## Start Source material
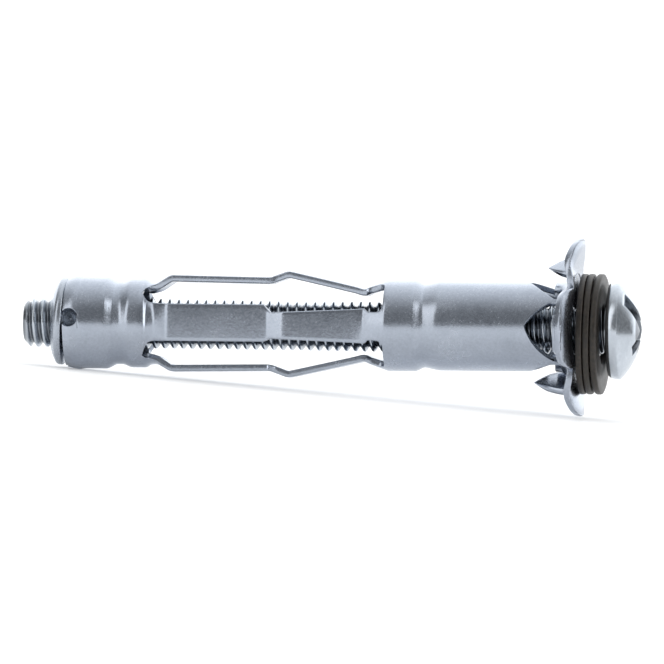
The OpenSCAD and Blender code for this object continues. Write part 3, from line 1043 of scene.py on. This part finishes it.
def zinc(name, dark, light, rough, grain, bump_height, root_shade=None):
    """Zinc plate from a dark and a light grey, a roughness, the grain's scale and its height, and,
    if given, a colour of painted shade for the thread's roots.
    """
    made, nodes, shader = material(name, Metallic=1.0)
    where = nodes.node("ShaderNodeTexCoord", output="Object")
    fine = nodes.node("ShaderNodeTexNoise", {},
                      {"Vector": where, "Scale": grain, "Detail": 6.0, "Roughness": 0.65})
    broad = nodes.node("ShaderNodeTexNoise", {},
                       {"Vector": where, "Scale": broad_scale, "Detail": 3.0})
    mottle = fine * fine_share + broad * (1 - fine_share)
    colour = nodes.node("ShaderNodeValToRGB", {"stops": [(0.32, dark), (0.68, light)]},
                        {"Fac": mottle})
    # Painted shade: the colour darkens towards the thread's roots, by how deep a point lies in the
    # groove.
    if root_shade:
        colour = nodes.mix(groove_depth(nodes, where) * root_shade_share, colour, (*root_shade, 1))
    roughness = (mottle - 0.5) * rough_spread + rough
    bump = nodes.node("ShaderNodeBump", {}, {"Strength": 1.0, "Distance": bump_height * mm,
                                             "Height": fine}, output="Normal")
    feed(nodes, shader, Base_Color=colour, Roughness=roughness.clamped(), Normal=bump)
    return made

# %% Plate the sleeve, the nut and the screw
finish_with(sleeve, zinc("sleeve zinc", (0.34, 0.375, 0.435), (0.46, 0.50, 0.57), 0.24, 5200,
                         0.005))
finish_with(nut, zinc("nut zinc", (0.36, 0.39, 0.44), (0.46, 0.50, 0.56), 0.28, 4200, 0.005))
# The screw's colour darkens to a painted shade in its thread's roots, partly standing for oil.
finish_with(screw, zinc("screw zinc", (0.44, 0.48, 0.53), (0.58, 0.62, 0.67), 0.18, 3600, 0.003,
                        root_shade=(0.13, 0.14, 0.155)))

# %% [markdown]
# ## Fibre
#
# The washers are pressed fibre, nearly black with a trace of brown. Fibre isn't a metal, so
# most of what is seen is its gloss. One noise is enough: it mixes two browns, roughens the
# gloss and gives a bump that breaks up the highlight.

# %% A fibre finish
def fibre(name, dark, light):
    """Pressed fibre from a dark and a light brown."""
    made, nodes, shader = material(name)
    where = nodes.node("ShaderNodeTexCoord", output="Object")
    fine = nodes.node("ShaderNodeTexNoise", {}, {"Vector": where, "Scale": 3800.0, "Detail": 5.0})
    colour = nodes.node("ShaderNodeValToRGB", {"stops": [(0.35, dark), (0.7, light)]},
                        {"Fac": fine})
    bump = nodes.node("ShaderNodeBump", {}, {"Strength": 1.0, "Distance": 0.02 * mm,
                                             "Height": fine}, output="Normal")
    feed(nodes, shader, Base_Color=colour, Roughness=(fine * 0.3 + 0.3), Normal=bump)
    return made


brown = fibre("washer fibre", (0.010, 0.0074, 0.005), (0.036, 0.0275, 0.0195))
for washer in washers:
    finish_with(washer, brown)

# %% [markdown]
# ## The floor
#
# The part lies on white paper that runs out of sight. A matte sheet alone goes grey under a
# soft light, so it glows a little as well, and a trace of gloss gives the faint mirror image
# under the part. It is only a stage, not a piece.

# %% Lay the paper
floor_half = 20
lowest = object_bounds()[0][2]
floor_mesh = bmesh.new()
bmesh.ops.create_grid(floor_mesh, x_segments=1, y_segments=1, size=floor_half)
floor = from_bmesh(floor_mesh, "floor", Matrix.Translation((0, 0, lowest)))
print("the floor lies at", round(lowest / mm, 2), "mm")

# %% White paper
paper_gloss, paper_glow = 0.06, 0.24
paper = bpy.data.materials.new("floor paper")
paper.use_nodes = True
tree = paper.node_tree
tree.nodes.clear()
nodes = Nodes(tree)
matte = nodes.node("ShaderNodeBsdfDiffuse", {}, {"Color": (0.97, 0.97, 0.97, 1)})
gloss = nodes.node("ShaderNodeBsdfGlossy", {}, {"Color": (1, 1, 1, 1), "Roughness": 0.12})
surface = nodes.node("ShaderNodeMixShader", {}, {0: paper_gloss, 1: matte, 2: gloss})
glow = nodes.node("ShaderNodeEmission", {}, {"Color": (1, 1, 1, 1), "Strength": paper_glow})
both = nodes.node("ShaderNodeAddShader", {}, {0: surface, 1: glow})
out = tree.nodes.new("ShaderNodeOutputMaterial")
tree.links.new(both.socket, out.inputs["Surface"])
finish_with(floor, paper)

# %% [markdown]
# ## The light
#
# Bright metal is lit by what it mirrors, and lamps would leave hard spots on it. So the studio
# is one soft tent, drawn in the world: dim low in front, and brighter the further a direction
# turns up and over to the back. Two white boards in front, one towards each end, draw bright
# lines along edges and grooves. The camera itself sees plain white behind the part.

# %% The tent
scene = bpy.context.scene
scene.view_settings.view_transform = "Standard"
world = bpy.data.worlds.new("studio")
scene.world = world
world.use_nodes = True
nodes = Nodes(world.node_tree)
direction = nodes.node("ShaderNodeTexCoord", output="Generated")
parts = nodes.node("ShaderNodeSeparateXYZ", {}, {"Vector": direction})
along_x, from_front, upward = (Value(world.node_tree, parts.socket.node.outputs[k]) for k in "XYZ")
bowed = from_front - along_x.maths("ABSOLUTE", along_x) * 0.9 + 0.1
height = upward.maths("ARCTAN2", upward, bowed * -1) / math.pi
tent_light = [(0, 0.28), (20, 0.25), (41, 0.30), (52, 0.41), (64, 0.66), (76, 0.90), (90, 1.09),
              (105, 1.29), (124, 1.60), (144, 1.90), (180, 1.70)]
tent = nodes.node("ShaderNodeValToRGB", {"stops": [
    (angle / 180, (0.98 * light, light, 1.02 * light)) for angle, light in tent_light]},
    {"Fac": height})
print("the tent has", len(tent_light), "shades from front to back")

# %% The boards
board_top, board_fade = 0.88, 0.3
turn_about = along_x.maths("ARCTAN2", along_x, from_front * -1) * (180 / math.pi)
below_top = ((board_top - upward) * 6).clamped()


def board(centre, half, light, behind):
    """A tall white board in front, round a turn about the table, with soft sides."""
    off = turn_about - centre
    there = ((half - off.maths("ABSOLUTE", off)) * board_fade).clamped()
    return nodes.mix(there * below_top, behind, (light, light, light, 1))


tent = board(64, 13, 3.0, tent)
tent = board(-42, 16, 1.6, tent)
camera_ray = nodes.node("ShaderNodeLightPath", output="Is Camera Ray")
seen = nodes.mix(camera_ray, tent, (1, 1, 1, 1))
background = world.node_tree.nodes["Background"]
world.node_tree.links.new(seen.socket, background.inputs["Color"])
print("the world has", len(world.node_tree.nodes), "nodes")

# %% [markdown]
# ## The camera
#
# The camera stands a metre off, low and a little to the head's side, and is rolled so that the
# sleeve lies nearly level. A near camera would make the head look too big. The lens follows
# from how many pixels a millimetre takes, and the aim from the pixel on which the sleeve's
# middle falls.

# %% Set up the camera
frame_px, sensor_mm = 664, 36
sleeve_middle = on_sleeve @ Vector((-18 * mm, 0, 0))


def viewing(azimuth, elevation, roll, distance, px_per_mm, aim_px):
    """A camera round the sleeve's middle, which it puts on the pixel given."""
    az, el, a = math.radians(azimuth), math.radians(elevation), math.radians(roll)
    back = Vector((math.sin(az) * math.cos(el), -math.cos(az) * math.cos(el), math.sin(el)))
    level = Vector((math.cos(az), math.sin(az), 0))
    upright = back.cross(level)
    right = level * math.cos(a) + upright * math.sin(a)
    up = upright * math.cos(a) - level * math.sin(a)
    off = [(px - frame_px / 2) / px_per_mm * mm for px in aim_px]
    aim = sleeve_middle - right * off[0] + up * off[1]
    data = bpy.data.cameras.new("camera")
    data.sensor_width = sensor_mm
    data.lens = sensor_mm * distance / (frame_px / px_per_mm * mm)
    data.clip_start, data.clip_end = 0.01, 60
    camera = bpy.data.objects.new("camera", data)
    scene.collection.objects.link(camera)
    camera.matrix_world = Matrix.Translation(aim + back * distance) @ Matrix(
        (right, up, back)).transposed().to_4x4()
    return camera


scene.camera = viewing(6.9, 2.0, 5.3, 1.0, 13.08, (335, 325))
print("the lens is", round(scene.camera.data.lens), "mm")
## End Source material
Go through the material and select each line with the string "lowest" in it.

Full solution —
lowest = object_bounds()[0][2]
floor = from_bmesh(floor_mesh, "floor", Matrix.Translation((0, 0, lowest)))
print("the floor lies at", round(lowest / mm, 2), "mm")